Apr 2, 2007, 11:32 PM
You can place soil over the roots of trees with no adverse effect. Certainly better than chopping them up with a mower blade. What you don't want to do is install a lot of heavy, clay soil. Both water and oxygen are necessary for a tree to have healthy roots. You can build a beautiful stone wall on the down hill side, backfill it with good, sandy, loamy soil that has plenty of air in it. Generally grass and shade don't go together and your soil has both eroded away from the lack of sod and the roots have grown healthier in size.

Trees don't really care about the weight of something on the soil around them as much as they care about the surface being modified or compacted in such a manner that air and water penetration is limited. Parking a car under a tree repeatedly for example will compact the soil to the point it might as well be asphalt.

On the other hand sometimes it is necessary to raise the level of soil around a tree three feet or more.

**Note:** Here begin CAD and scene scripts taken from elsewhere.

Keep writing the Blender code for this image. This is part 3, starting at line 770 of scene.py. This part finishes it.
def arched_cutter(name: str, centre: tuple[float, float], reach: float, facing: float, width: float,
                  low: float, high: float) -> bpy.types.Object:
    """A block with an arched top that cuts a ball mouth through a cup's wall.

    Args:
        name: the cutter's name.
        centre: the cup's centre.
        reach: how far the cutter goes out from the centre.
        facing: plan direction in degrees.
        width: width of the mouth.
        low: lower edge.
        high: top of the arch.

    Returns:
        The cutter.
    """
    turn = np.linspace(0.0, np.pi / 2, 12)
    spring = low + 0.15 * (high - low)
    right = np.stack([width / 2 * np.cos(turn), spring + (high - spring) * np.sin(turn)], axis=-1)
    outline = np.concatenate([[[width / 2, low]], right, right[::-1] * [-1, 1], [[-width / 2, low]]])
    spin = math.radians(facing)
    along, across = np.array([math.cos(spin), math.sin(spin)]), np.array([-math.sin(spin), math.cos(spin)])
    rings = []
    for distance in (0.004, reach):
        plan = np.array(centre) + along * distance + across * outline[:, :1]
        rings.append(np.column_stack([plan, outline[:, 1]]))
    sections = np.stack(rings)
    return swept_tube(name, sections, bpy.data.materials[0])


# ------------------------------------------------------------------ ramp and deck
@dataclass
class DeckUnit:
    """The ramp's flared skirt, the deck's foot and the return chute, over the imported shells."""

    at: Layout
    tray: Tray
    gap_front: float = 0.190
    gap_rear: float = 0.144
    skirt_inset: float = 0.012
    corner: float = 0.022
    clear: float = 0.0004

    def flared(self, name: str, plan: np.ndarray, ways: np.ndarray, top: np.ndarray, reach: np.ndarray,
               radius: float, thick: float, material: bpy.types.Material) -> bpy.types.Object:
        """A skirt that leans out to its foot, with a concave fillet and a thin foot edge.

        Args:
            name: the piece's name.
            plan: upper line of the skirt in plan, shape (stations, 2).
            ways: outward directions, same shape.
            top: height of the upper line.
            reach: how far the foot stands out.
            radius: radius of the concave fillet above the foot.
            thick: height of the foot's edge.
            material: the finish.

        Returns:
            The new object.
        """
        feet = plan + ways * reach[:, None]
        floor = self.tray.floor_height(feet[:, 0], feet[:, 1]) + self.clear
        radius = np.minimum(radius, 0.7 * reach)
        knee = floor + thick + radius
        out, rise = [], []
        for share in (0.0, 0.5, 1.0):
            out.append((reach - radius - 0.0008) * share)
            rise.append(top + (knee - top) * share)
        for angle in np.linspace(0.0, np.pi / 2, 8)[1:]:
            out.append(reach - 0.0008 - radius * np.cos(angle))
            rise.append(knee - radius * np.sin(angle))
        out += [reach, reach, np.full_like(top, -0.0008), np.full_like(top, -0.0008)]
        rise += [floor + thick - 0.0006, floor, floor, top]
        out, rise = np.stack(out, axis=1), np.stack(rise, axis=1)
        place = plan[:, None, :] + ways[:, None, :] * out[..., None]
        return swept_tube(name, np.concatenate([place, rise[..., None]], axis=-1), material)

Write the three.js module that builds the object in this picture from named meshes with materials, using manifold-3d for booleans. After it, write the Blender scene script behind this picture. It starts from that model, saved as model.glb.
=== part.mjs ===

To save the tree, place large rock, 6" or larger around the root zone, build a stone tree well to keep the soil off the trunk of the tree, install some 2" or 4" pipe into this layer of stone so that air and water can reach the original grade. Install filter fabric over the stone and then add topsoil to the desired new height. By doing this you are still allowing air and water to reach the original soil level. This is not always 100
% successful but if properly installed and maintained good success is usually occurs.